--- start ---

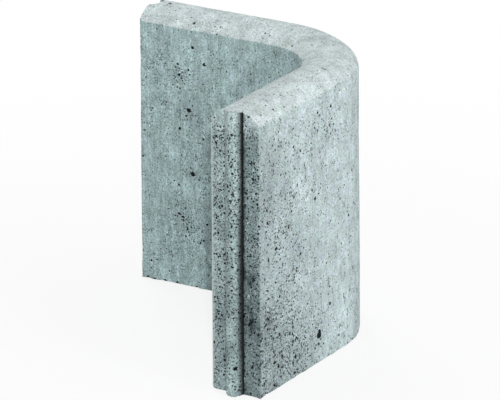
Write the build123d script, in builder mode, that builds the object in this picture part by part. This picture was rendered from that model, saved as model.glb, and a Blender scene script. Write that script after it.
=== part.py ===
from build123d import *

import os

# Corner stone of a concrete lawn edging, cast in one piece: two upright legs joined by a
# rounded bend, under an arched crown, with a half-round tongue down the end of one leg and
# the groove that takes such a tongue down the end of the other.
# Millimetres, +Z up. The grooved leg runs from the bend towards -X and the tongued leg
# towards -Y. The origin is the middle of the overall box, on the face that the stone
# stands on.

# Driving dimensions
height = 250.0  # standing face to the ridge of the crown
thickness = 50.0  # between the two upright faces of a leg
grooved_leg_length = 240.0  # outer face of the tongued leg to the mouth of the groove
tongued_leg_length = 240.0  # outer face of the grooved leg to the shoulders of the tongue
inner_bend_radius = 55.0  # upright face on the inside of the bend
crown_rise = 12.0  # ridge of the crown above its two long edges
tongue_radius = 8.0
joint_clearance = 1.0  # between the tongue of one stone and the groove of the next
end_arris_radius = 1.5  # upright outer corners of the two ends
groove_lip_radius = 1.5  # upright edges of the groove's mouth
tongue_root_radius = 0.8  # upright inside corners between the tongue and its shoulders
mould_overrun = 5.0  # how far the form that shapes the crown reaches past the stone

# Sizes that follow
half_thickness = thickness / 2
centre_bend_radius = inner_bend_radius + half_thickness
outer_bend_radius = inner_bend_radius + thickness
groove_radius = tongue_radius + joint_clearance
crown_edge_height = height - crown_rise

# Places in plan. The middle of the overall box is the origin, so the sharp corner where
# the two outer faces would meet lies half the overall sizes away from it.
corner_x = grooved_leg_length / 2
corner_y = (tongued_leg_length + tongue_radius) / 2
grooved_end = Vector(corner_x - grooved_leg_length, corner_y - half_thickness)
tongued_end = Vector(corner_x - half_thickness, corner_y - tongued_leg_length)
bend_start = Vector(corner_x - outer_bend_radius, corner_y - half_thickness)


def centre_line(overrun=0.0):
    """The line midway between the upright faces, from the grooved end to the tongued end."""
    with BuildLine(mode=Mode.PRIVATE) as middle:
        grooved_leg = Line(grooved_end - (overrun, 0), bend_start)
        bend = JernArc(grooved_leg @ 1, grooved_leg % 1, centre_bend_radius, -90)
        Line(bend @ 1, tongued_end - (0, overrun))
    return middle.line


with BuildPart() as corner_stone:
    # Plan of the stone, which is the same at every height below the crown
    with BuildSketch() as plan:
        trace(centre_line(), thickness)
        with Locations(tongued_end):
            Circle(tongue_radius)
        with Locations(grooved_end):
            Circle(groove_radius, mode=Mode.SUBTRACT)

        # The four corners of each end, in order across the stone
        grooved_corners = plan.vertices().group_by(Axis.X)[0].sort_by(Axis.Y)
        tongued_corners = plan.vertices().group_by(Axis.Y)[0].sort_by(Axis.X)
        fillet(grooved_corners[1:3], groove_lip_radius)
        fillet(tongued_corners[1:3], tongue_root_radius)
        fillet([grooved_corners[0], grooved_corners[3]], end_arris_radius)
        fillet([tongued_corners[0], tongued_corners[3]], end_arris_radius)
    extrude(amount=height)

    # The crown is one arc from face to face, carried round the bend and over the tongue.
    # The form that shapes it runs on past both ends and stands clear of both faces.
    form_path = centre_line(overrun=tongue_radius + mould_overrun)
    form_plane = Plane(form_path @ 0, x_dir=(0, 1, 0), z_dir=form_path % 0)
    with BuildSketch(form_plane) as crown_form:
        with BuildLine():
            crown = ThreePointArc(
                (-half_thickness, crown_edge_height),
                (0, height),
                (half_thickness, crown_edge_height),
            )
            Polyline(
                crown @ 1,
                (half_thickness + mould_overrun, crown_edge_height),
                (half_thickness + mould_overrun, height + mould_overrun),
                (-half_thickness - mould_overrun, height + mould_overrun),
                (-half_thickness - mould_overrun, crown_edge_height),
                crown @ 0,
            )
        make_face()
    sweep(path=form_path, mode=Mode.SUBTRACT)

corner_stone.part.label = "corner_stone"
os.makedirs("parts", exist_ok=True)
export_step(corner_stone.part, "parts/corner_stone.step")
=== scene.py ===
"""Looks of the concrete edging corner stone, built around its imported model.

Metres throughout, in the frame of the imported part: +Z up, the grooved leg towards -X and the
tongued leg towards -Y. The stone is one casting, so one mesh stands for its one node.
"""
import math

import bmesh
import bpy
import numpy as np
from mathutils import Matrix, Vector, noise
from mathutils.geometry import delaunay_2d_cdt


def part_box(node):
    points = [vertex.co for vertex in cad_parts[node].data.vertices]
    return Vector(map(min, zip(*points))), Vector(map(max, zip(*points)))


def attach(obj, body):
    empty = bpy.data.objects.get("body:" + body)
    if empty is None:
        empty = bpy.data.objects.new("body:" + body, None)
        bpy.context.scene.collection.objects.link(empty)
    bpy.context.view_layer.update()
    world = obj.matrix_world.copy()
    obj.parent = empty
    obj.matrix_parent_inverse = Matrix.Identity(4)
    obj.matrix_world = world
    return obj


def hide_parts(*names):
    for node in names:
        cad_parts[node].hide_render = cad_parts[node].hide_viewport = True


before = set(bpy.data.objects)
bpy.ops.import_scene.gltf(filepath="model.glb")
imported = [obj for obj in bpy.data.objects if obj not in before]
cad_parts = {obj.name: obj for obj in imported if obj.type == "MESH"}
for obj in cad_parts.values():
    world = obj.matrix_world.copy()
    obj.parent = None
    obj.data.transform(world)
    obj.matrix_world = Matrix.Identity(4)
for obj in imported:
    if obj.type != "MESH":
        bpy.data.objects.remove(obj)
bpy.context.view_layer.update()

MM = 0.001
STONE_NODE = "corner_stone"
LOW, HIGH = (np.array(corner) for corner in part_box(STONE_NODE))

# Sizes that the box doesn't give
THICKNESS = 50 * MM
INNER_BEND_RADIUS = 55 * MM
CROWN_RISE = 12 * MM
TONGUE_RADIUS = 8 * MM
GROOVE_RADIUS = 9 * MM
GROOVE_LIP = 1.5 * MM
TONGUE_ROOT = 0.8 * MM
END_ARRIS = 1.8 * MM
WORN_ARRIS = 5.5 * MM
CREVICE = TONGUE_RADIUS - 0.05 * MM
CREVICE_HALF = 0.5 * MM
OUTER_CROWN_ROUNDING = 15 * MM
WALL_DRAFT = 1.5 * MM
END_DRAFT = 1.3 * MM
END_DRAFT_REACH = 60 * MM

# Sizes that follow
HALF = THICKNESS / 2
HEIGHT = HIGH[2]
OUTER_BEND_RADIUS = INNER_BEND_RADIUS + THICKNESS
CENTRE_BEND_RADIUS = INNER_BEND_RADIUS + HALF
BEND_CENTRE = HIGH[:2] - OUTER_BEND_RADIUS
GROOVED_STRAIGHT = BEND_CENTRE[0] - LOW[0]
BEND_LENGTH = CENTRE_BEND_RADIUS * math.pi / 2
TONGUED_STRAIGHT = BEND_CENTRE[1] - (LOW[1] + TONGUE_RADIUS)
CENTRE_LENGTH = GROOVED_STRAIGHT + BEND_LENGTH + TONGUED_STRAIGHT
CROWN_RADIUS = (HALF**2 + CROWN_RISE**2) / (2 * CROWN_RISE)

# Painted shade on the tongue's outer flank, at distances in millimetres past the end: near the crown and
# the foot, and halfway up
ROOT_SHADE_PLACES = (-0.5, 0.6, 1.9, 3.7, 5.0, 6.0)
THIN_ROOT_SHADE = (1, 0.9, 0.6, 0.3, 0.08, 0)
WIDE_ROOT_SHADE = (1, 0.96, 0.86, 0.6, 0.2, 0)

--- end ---

* Instruction: Set down all of the data above, word for word.

* Full output:
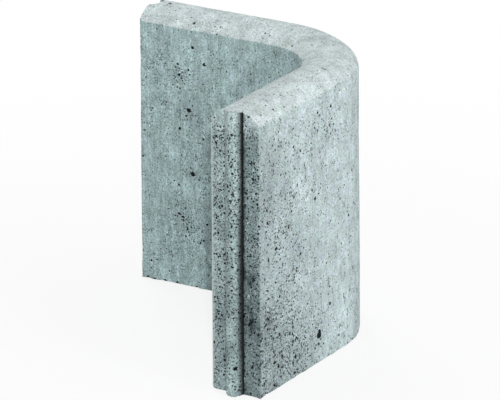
Write the build123d script, in builder mode, that builds the object in this picture part by part. This picture was rendered from that model, saved as model.glb, and a Blender scene script. Write that script after it.
=== part.py ===
from build123d import *

import os

# Corner stone of a concrete lawn edging, cast in one piece: two upright legs joined by a
# rounded bend, under an arched crown, with a half-round tongue down the end of one leg and
# the groove that takes such a tongue down the end of the other.
# Millimetres, +Z up. The grooved leg runs from the bend towards -X and the tongued leg
# towards -Y. The origin is the middle of the overall box, on the face that the stone
# stands on.

# Driving dimensions
height = 250.0  # standing face to the ridge of the crown
thickness = 50.0  # between the two upright faces of a leg
grooved_leg_length = 240.0  # outer face of the tongued leg to the mouth of the groove
tongued_leg_length = 240.0  # outer face of the grooved leg to the shoulders of the tongue
inner_bend_radius = 55.0  # upright face on the inside of the bend
crown_rise = 12.0  # ridge of the crown above its two long edges
tongue_radius = 8.0
joint_clearance = 1.0  # between the tongue of one stone and the groove of the next
end_arris_radius = 1.5  # upright outer corners of the two ends
groove_lip_radius = 1.5  # upright edges of the groove's mouth
tongue_root_radius = 0.8  # upright inside corners between the tongue and its shoulders
mould_overrun = 5.0  # how far the form that shapes the crown reaches past the stone

# Sizes that follow
half_thickness = thickness / 2
centre_bend_radius = inner_bend_radius + half_thickness
outer_bend_radius = inner_bend_radius + thickness
groove_radius = tongue_radius + joint_clearance
crown_edge_height = height - crown_rise

# Places in plan. The middle of the overall box is the origin, so the sharp corner where
# the two outer faces would meet lies half the overall sizes away from it.
corner_x = grooved_leg_length / 2
corner_y = (tongued_leg_length + tongue_radius) / 2
grooved_end = Vector(corner_x - grooved_leg_length, corner_y - half_thickness)
tongued_end = Vector(corner_x - half_thickness, corner_y - tongued_leg_length)
bend_start = Vector(corner_x - outer_bend_radius, corner_y - half_thickness)


def centre_line(overrun=0.0):
    """The line midway between the upright faces, from the grooved end to the tongued end."""
    with BuildLine(mode=Mode.PRIVATE) as middle:
        grooved_leg = Line(grooved_end - (overrun, 0), bend_start)
        bend = JernArc(grooved_leg @ 1, grooved_leg % 1, centre_bend_radius, -90)
        Line(bend @ 1, tongued_end - (0, overrun))
    return middle.line


with BuildPart() as corner_stone:
    # Plan of the stone, which is the same at every height below the crown
    with BuildSketch() as plan:
        trace(centre_line(), thickness)
        with Locations(tongued_end):
            Circle(tongue_radius)
        with Locations(grooved_end):
            Circle(groove_radius, mode=Mode.SUBTRACT)

        # The four corners of each end, in order across the stone
        grooved_corners = plan.vertices().group_by(Axis.X)[0].sort_by(Axis.Y)
        tongued_corners = plan.vertices().group_by(Axis.Y)[0].sort_by(Axis.X)
        fillet(grooved_corners[1:3], groove_lip_radius)
        fillet(tongued_corners[1:3], tongue_root_radius)
        fillet([grooved_corners[0], grooved_corners[3]], end_arris_radius)
        fillet([tongued_corners[0], tongued_corners[3]], end_arris_radius)
    extrude(amount=height)

    # The crown is one arc from face to face, carried round the bend and over the tongue.
    # The form that shapes it runs on past both ends and stands clear of both faces.
    form_path = centre_line(overrun=tongue_radius + mould_overrun)
    form_plane = Plane(form_path @ 0, x_dir=(0, 1, 0), z_dir=form_path % 0)
    with BuildSketch(form_plane) as crown_form:
        with BuildLine():
            crown = ThreePointArc(
                (-half_thickness, crown_edge_height),
                (0, height),
                (half_thickness, crown_edge_height),
            )
            Polyline(
                crown @ 1,
                (half_thickness + mould_overrun, crown_edge_height),
                (half_thickness + mould_overrun, height + mould_overrun),
                (-half_thickness - mould_overrun, height + mould_overrun),
                (-half_thickness - mould_overrun, crown_edge_height),
                crown @ 0,
            )
        make_face()
    sweep(path=form_path, mode=Mode.SUBTRACT)

corner_stone.part.label = "corner_stone"
os.makedirs("parts", exist_ok=True)
export_step(corner_stone.part, "parts/corner_stone.step")
=== scene.py ===
"""Looks of the concrete edging corner stone, built around its imported model.

Metres throughout, in the frame of the imported part: +Z up, the grooved leg towards -X and the
tongued leg towards -Y. The stone is one casting, so one mesh stands for its one node.
"""
import math

import bmesh
import bpy
import numpy as np
from mathutils import Matrix, Vector, noise
from mathutils.geometry import delaunay_2d_cdt


def part_box(node):
    points = [vertex.co for vertex in cad_parts[node].data.vertices]
    return Vector(map(min, zip(*points))), Vector(map(max, zip(*points)))


def attach(obj, body):
    empty = bpy.data.objects.get("body:" + body)
    if empty is None:
        empty = bpy.data.objects.new("body:" + body, None)
        bpy.context.scene.collection.objects.link(empty)
    bpy.context.view_layer.update()
    world = obj.matrix_world.copy()
    obj.parent = empty
    obj.matrix_parent_inverse = Matrix.Identity(4)
    obj.matrix_world = world
    return obj


def hide_parts(*names):
    for node in names:
        cad_parts[node].hide_render = cad_parts[node].hide_viewport = True


before = set(bpy.data.objects)
bpy.ops.import_scene.gltf(filepath="model.glb")
imported = [obj for obj in bpy.data.objects if obj not in before]
cad_parts = {obj.name: obj for obj in imported if obj.type == "MESH"}
for obj in cad_parts.values():
    world = obj.matrix_world.copy()
    obj.parent = None
    obj.data.transform(world)
    obj.matrix_world = Matrix.Identity(4)
for obj in imported:
    if obj.type != "MESH":
        bpy.data.objects.remove(obj)
bpy.context.view_layer.update()

MM = 0.001
STONE_NODE = "corner_stone"
LOW, HIGH = (np.array(corner) for corner in part_box(STONE_NODE))

# Sizes that the box doesn't give
THICKNESS = 50 * MM
INNER_BEND_RADIUS = 55 * MM
CROWN_RISE = 12 * MM
TONGUE_RADIUS = 8 * MM
GROOVE_RADIUS = 9 * MM
GROOVE_LIP = 1.5 * MM
TONGUE_ROOT = 0.8 * MM
END_ARRIS = 1.8 * MM
WORN_ARRIS = 5.5 * MM
CREVICE = TONGUE_RADIUS - 0.05 * MM
CREVICE_HALF = 0.5 * MM
OUTER_CROWN_ROUNDING = 15 * MM
WALL_DRAFT = 1.5 * MM
END_DRAFT = 1.3 * MM
END_DRAFT_REACH = 60 * MM

# Sizes that follow
HALF = THICKNESS / 2
HEIGHT = HIGH[2]
OUTER_BEND_RADIUS = INNER_BEND_RADIUS + THICKNESS
CENTRE_BEND_RADIUS = INNER_BEND_RADIUS + HALF
BEND_CENTRE = HIGH[:2] - OUTER_BEND_RADIUS
GROOVED_STRAIGHT = BEND_CENTRE[0] - LOW[0]
BEND_LENGTH = CENTRE_BEND_RADIUS * math.pi / 2
TONGUED_STRAIGHT = BEND_CENTRE[1] - (LOW[1] + TONGUE_RADIUS)
CENTRE_LENGTH = GROOVED_STRAIGHT + BEND_LENGTH + TONGUED_STRAIGHT
CROWN_RADIUS = (HALF**2 + CROWN_RISE**2) / (2 * CROWN_RISE)

# Painted shade on the tongue's outer flank, at distances in millimetres past the end: near the crown and
# the foot, and halfway up
ROOT_SHADE_PLACES = (-0.5, 0.6, 1.9, 3.7, 5.0, 6.0)
THIN_ROOT_SHADE = (1, 0.9, 0.6, 0.3, 0.08, 0)
WIDE_ROOT_SHADE = (1, 0.96, 0.86, 0.6, 0.2, 0)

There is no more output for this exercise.